### Stated task
Give back all the data exactly, line by line.
• • • • •
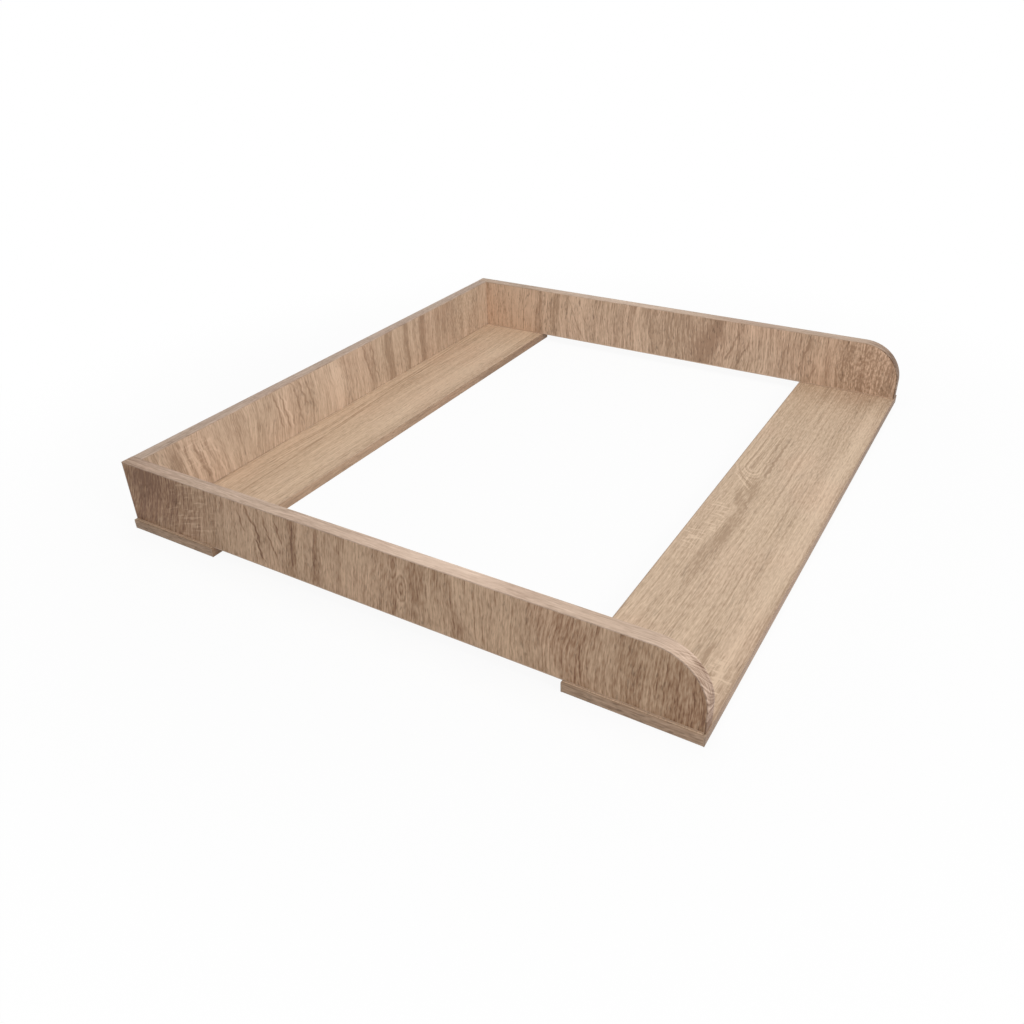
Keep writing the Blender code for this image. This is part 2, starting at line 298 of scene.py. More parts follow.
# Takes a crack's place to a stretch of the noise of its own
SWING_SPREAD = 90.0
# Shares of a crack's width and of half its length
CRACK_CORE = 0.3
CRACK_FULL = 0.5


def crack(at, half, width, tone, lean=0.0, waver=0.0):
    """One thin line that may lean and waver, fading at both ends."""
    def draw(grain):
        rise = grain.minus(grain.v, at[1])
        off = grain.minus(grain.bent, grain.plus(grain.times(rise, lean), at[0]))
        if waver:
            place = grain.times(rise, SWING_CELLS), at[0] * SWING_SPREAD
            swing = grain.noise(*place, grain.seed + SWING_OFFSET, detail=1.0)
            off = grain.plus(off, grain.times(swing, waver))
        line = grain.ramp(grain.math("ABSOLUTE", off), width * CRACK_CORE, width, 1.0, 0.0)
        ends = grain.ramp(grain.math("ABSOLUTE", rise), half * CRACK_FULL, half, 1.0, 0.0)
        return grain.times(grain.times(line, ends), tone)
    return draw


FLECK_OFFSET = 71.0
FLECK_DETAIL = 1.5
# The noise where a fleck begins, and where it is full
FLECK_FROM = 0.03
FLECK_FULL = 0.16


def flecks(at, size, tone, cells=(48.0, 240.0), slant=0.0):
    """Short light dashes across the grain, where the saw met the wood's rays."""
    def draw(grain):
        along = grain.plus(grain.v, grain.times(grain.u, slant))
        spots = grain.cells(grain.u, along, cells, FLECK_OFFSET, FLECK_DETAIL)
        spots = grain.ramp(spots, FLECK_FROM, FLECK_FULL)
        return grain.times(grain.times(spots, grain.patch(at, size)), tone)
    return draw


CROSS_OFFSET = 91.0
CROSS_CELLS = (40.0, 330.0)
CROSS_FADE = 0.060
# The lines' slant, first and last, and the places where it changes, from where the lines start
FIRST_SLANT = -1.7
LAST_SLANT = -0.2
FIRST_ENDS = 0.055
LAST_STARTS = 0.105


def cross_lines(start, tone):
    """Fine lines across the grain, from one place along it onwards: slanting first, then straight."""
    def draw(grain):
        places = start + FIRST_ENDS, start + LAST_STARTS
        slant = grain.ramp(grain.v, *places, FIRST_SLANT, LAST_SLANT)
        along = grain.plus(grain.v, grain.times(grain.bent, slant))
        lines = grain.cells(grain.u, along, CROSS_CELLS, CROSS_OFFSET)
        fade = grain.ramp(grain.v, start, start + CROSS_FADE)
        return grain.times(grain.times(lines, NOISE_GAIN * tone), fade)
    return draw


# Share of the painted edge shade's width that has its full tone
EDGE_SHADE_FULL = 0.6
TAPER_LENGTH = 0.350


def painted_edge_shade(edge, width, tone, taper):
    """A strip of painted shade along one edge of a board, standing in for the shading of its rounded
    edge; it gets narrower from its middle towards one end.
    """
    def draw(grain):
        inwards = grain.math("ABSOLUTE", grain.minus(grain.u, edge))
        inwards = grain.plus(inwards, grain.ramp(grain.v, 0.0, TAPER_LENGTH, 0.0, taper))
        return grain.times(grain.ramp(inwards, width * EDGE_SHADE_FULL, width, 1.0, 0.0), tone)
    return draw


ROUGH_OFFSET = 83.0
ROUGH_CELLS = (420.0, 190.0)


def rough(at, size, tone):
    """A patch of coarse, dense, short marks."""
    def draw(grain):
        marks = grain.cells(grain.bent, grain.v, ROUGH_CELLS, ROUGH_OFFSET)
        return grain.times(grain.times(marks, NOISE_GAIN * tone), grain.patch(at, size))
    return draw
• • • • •
### Answer to the task
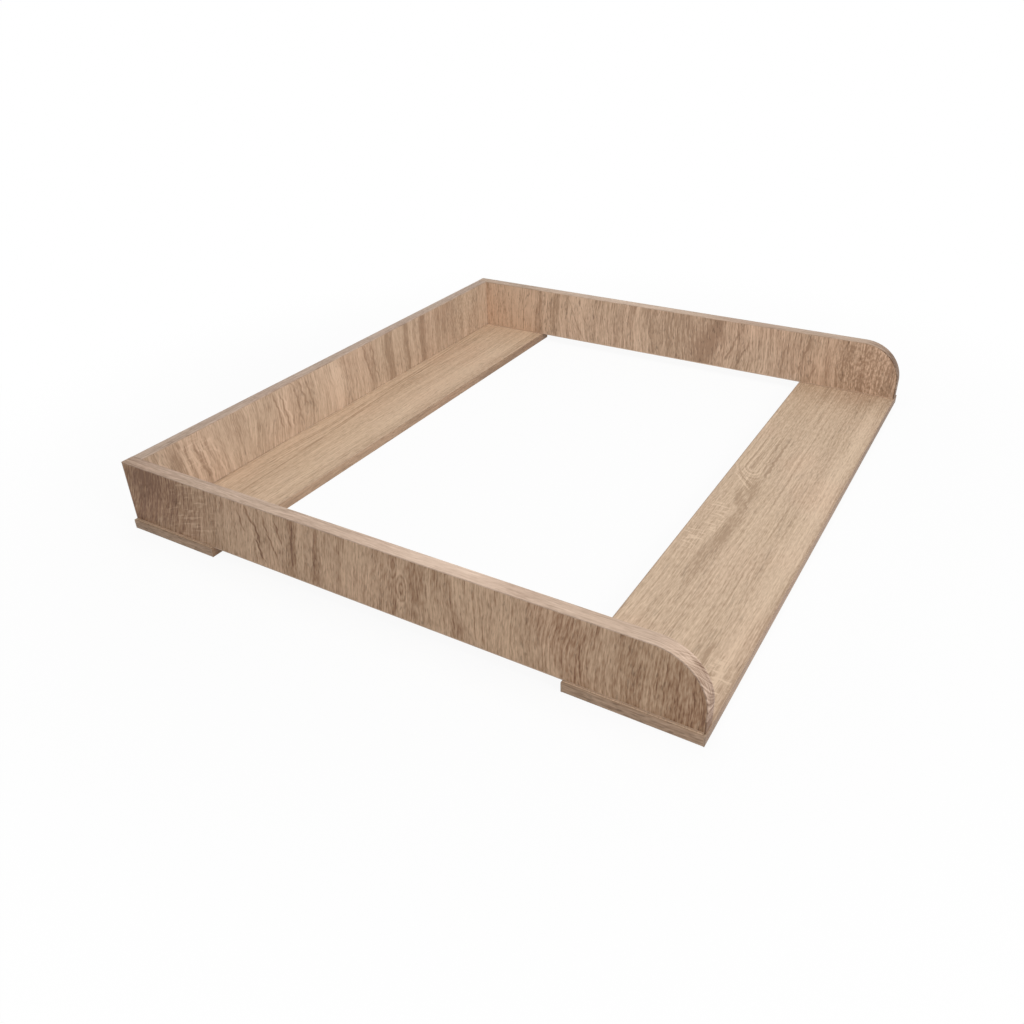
Keep writing the Blender code for this image. This is part 2, starting at line 298 of scene.py. More parts follow.
# Takes a crack's place to a stretch of the noise of its own
SWING_SPREAD = 90.0
# Shares of a crack's width and of half its length
CRACK_CORE = 0.3
CRACK_FULL = 0.5


def crack(at, half, width, tone, lean=0.0, waver=0.0):
    """One thin line that may lean and waver, fading at both ends."""
    def draw(grain):
        rise = grain.minus(grain.v, at[1])
        off = grain.minus(grain.bent, grain.plus(grain.times(rise, lean), at[0]))
        if waver:
            place = grain.times(rise, SWING_CELLS), at[0] * SWING_SPREAD
            swing = grain.noise(*place, grain.seed + SWING_OFFSET, detail=1.0)
            off = grain.plus(off, grain.times(swing, waver))
        line = grain.ramp(grain.math("ABSOLUTE", off), width * CRACK_CORE, width, 1.0, 0.0)
        ends = grain.ramp(grain.math("ABSOLUTE", rise), half * CRACK_FULL, half, 1.0, 0.0)
        return grain.times(grain.times(line, ends), tone)
    return draw


FLECK_OFFSET = 71.0
FLECK_DETAIL = 1.5
# The noise where a fleck begins, and where it is full
FLECK_FROM = 0.03
FLECK_FULL = 0.16


def flecks(at, size, tone, cells=(48.0, 240.0), slant=0.0):
    """Short light dashes across the grain, where the saw met the wood's rays."""
    def draw(grain):
        along = grain.plus(grain.v, grain.times(grain.u, slant))
        spots = grain.cells(grain.u, along, cells, FLECK_OFFSET, FLECK_DETAIL)
        spots = grain.ramp(spots, FLECK_FROM, FLECK_FULL)
        return grain.times(grain.times(spots, grain.patch(at, size)), tone)
    return draw


CROSS_OFFSET = 91.0
CROSS_CELLS = (40.0, 330.0)
CROSS_FADE = 0.060
# The lines' slant, first and last, and the places where it changes, from where the lines start
FIRST_SLANT = -1.7
LAST_SLANT = -0.2
FIRST_ENDS = 0.055
LAST_STARTS = 0.105


def cross_lines(start, tone):
    """Fine lines across the grain, from one place along it onwards: slanting first, then straight."""
    def draw(grain):
        places = start + FIRST_ENDS, start + LAST_STARTS
        slant = grain.ramp(grain.v, *places, FIRST_SLANT, LAST_SLANT)
        along = grain.plus(grain.v, grain.times(grain.bent, slant))
        lines = grain.cells(grain.u, along, CROSS_CELLS, CROSS_OFFSET)
        fade = grain.ramp(grain.v, start, start + CROSS_FADE)
        return grain.times(grain.times(lines, NOISE_GAIN * tone), fade)
    return draw


# Share of the painted edge shade's width that has its full tone
EDGE_SHADE_FULL = 0.6
TAPER_LENGTH = 0.350


def painted_edge_shade(edge, width, tone, taper):
    """A strip of painted shade along one edge of a board, standing in for the shading of its rounded
    edge; it gets narrower from its middle towards one end.
    """
    def draw(grain):
        inwards = grain.math("ABSOLUTE", grain.minus(grain.u, edge))
        inwards = grain.plus(inwards, grain.ramp(grain.v, 0.0, TAPER_LENGTH, 0.0, taper))
        return grain.times(grain.ramp(inwards, width * EDGE_SHADE_FULL, width, 1.0, 0.0), tone)
    return draw


ROUGH_OFFSET = 83.0
ROUGH_CELLS = (420.0, 190.0)


def rough(at, size, tone):
    """A patch of coarse, dense, short marks."""
    def draw(grain):
        marks = grain.cells(grain.bent, grain.v, ROUGH_CELLS, ROUGH_OFFSET)
        return grain.times(grain.times(marks, NOISE_GAIN * tone), grain.patch(at, size))
    return draw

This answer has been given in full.